Repeat, exactly, the run of lines that opens with the line containing "make_trim_ring()" and closes with the line containing "if empty is", and leave all other lines out.

— start —

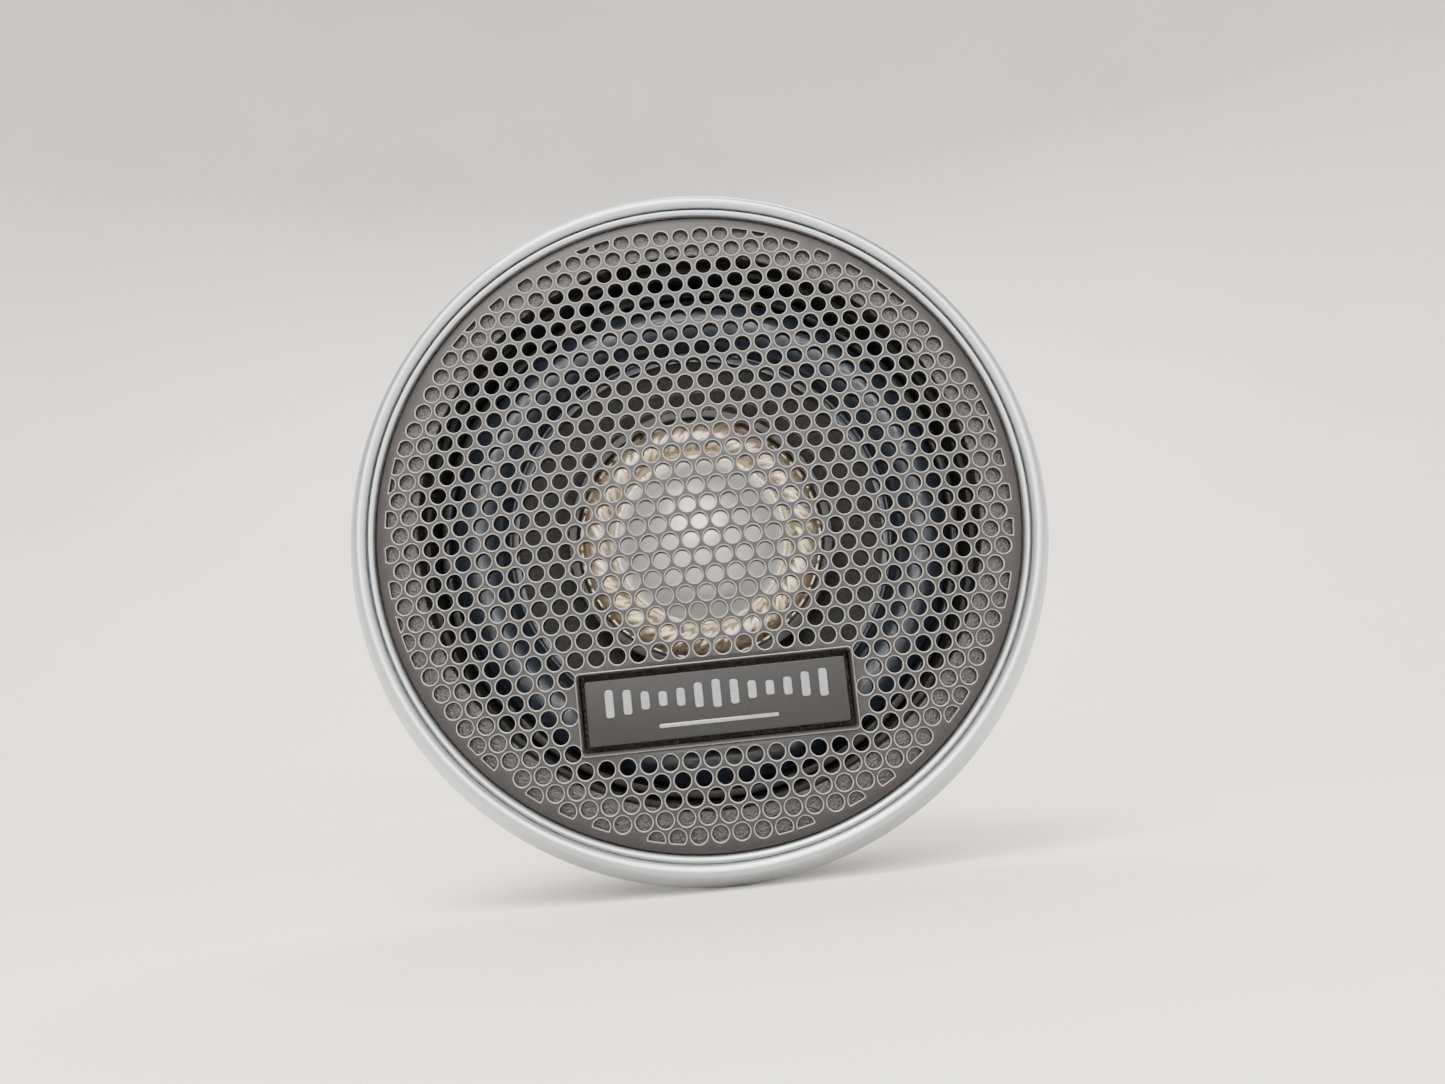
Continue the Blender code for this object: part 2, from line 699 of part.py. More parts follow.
# Each lead's route is set by hand, in millimetres.
tinsel_route = [
    (6.4, 13.1, 30.8), (6.4, 12.4, 30.4), (6.4, 12.0, 28.6), (6.6, 12.5, 26.0),
    (5.8, 13.4, 23.2), (4.7, 13.2, 20.6), (4.1, 11.9, 18.9), (3.9, 11.6, 18.4),
]
tweeter_pair_route = [
    (3.2, 15.1, 30.0), (3.2, 17.5, 29.8), (3.1, 22.0, 28.6), (2.9, 28.0, 27.4),
    (2.6, 33.6, 26.6), (2.2, 37.2, 24.9), (1.7, 38.8, 20.0), (1.1, 40.0, 13.0),
    (0.5, 41.4, 7.0), (0.1, 42.9, 3.0), (0.0, 43.1, 1.0), (0.0, 42.0, 0.1),
    (0.0, 40.0, 0.0), (0.0, 30.0, 0.0), (0.0, 18.0, 0.0), (0.0, 8.4, 0.0),
]


def make_leads():
    mirrored = [(-x, y, z) for x, y, z in tinsel_route]
    wire("tinsel_lead_1", tinsel_route, 0.35, "tinsel_braid")
    wire("tinsel_lead_2", mirrored, 0.35, "tinsel_braid")
    right = [(x + lead_offset, y, z) for x, y, z in tweeter_pair_route]
    left = [(x - lead_offset, y, z) for x, y, z in tweeter_pair_route]
    wire("tweeter_lead_1", right, lead_radius, "red_wire", 2)
    wire("tweeter_lead_2", left, lead_radius, "black_wire", 2)


make_trim_ring()
make_panel_gasket()
make_grille()
make_basket()
make_cone()
make_cone_surround()
make_coil()
make_spider()
make_motor()
make_tweeter_diaphragm()
make_tweeter_body()
make_post()
make_chassis_screws()
make_clips()
make_terminal_board()
make_board_screw()
make_connector()
make_capacitor()
make_leads()
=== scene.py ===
import math

import bmesh
import bpy
from mathutils import Matrix, Vector, noise
from mathutils.geometry import delaunay_2d_cdt


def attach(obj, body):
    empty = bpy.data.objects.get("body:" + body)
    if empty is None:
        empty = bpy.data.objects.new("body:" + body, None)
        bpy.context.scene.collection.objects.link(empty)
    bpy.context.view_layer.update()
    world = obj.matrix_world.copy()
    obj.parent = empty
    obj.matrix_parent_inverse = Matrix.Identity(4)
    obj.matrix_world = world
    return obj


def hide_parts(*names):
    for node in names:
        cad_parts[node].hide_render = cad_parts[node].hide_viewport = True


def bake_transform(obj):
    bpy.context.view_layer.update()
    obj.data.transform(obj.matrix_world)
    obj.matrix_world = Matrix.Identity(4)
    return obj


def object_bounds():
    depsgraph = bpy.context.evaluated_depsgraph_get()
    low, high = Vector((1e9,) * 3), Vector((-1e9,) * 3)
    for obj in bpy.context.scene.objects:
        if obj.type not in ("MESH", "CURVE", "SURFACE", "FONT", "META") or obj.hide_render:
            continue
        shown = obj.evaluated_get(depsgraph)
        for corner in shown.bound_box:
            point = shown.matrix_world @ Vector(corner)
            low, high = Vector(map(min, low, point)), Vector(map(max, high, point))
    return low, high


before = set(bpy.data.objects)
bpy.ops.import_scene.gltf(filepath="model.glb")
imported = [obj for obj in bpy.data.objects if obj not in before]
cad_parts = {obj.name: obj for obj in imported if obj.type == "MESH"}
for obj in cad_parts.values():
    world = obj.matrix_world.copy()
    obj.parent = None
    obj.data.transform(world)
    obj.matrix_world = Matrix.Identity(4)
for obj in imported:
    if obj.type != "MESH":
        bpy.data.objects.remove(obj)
cadLow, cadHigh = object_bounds()
mm = 0.001
turnRound = 2 * math.pi
quarter = math.pi / 2

# The speaker faces -Y. Outlines are (radius, depth) in mm, and depth grows to the rear.
# Widths and heights on the face are x and z, also in mm.

# --- camera and light ---
cameraSetup = {"lens": 30.1, "sensor": 36, "place": (0.32, -143.05, -25.41), "turn": (99.39, 5.94, 0.09)}
lightSetup = {
    "key": {"place": (-90, -250, 430), "aim": (0, 0, 0), "size": 240, "power": 4.4,
            "colour": (1.0, 0.985, 0.96)},
    "front": {"place": (-20, -520, 210), "aim": (0, 0, 0), "size": 460, "power": 7.5,
              "colour": (1.0, 0.99, 0.97)},
    "fill": {"place": (330, -260, 130), "aim": (0, 0, 0), "size": 260, "power": 0.6,
             "colour": (0.95, 0.97, 1.0)},
    "rear": {"place": (0, 330, 430), "aim": (0, 320, 0), "size": 380, "power": 4.2,
             "colour": (1.0, 1.0, 1.0)},
}
worldSetup = {"colour": (0.88, 0.88, 0.89), "strength": 0.2}


def newObject(name, data):
    made = bpy.data.objects.new(name, data)
    bpy.context.scene.collection.objects.link(made)
    return made


def placeCamera():
    data = bpy.data.cameras.new("camera")
    data.lens = cameraSetup["lens"]
    data.sensor_width = cameraSetup["sensor"]
    data.clip_start = mm
    camera = newObject("camera", data)
    camera.location = [value * mm for value in cameraSetup["place"]]
    camera.rotation_euler = [math.radians(value) for value in cameraSetup["turn"]]
    bpy.context.scene.camera = camera


def placeLights():
    for name, setup in lightSetup.items():
        data = bpy.data.lights.new(name, "AREA")
        data.size = setup["size"] * mm
        data.energy = setup["power"]
        data.color = setup["colour"]
        lamp = newObject(name, data)
        lamp.location = [value * mm for value in setup["place"]]
        away = lamp.location - Vector(setup["aim"]) * mm
        lamp.rotation_euler = away.to_track_quat("Z", "Y").to_euler()
    world = bpy.data.worlds.new("studio")
    world.use_nodes = True
    sky = world.node_tree.nodes["Background"]
    sky.inputs["Color"].default_value = (*worldSetup["colour"], 1)
    sky.inputs["Strength"].default_value = worldSetup["strength"]
    bpy.context.scene.world = world


# --- shape of the grille, which its own finish also reads ---
grille = {
    "apex": -6.6, "bulge": 0.001625, "edge": 37.55, "outer": 37.75, "rim": 32.9, "thickness": 1.2,
    "pitch": 2.4, "holeRadius": 0.94, "lip": 0.15, "field": 36.55, "firstHole": (0.05, -0.11),
    "rows": 18, "columns": 16, "sides": 22, "borderSteps": 240, "floor": 0.72, "leastDepth": 0.5,
}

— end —

§ Final answer:
make_trim_ring()
make_panel_gasket()
make_grille()
make_basket()
make_cone()
make_cone_surround()
make_coil()
make_spider()
make_motor()
make_tweeter_diaphragm()
make_tweeter_body()
make_post()
make_chassis_screws()
make_clips()
make_terminal_board()
make_board_screw()
make_connector()
make_capacitor()
make_leads()
=== scene.py ===
import math

import bmesh
import bpy
from mathutils import Matrix, Vector, noise
from mathutils.geometry import delaunay_2d_cdt


def attach(obj, body):
    empty = bpy.data.objects.get("body:" + body)
    if empty is None:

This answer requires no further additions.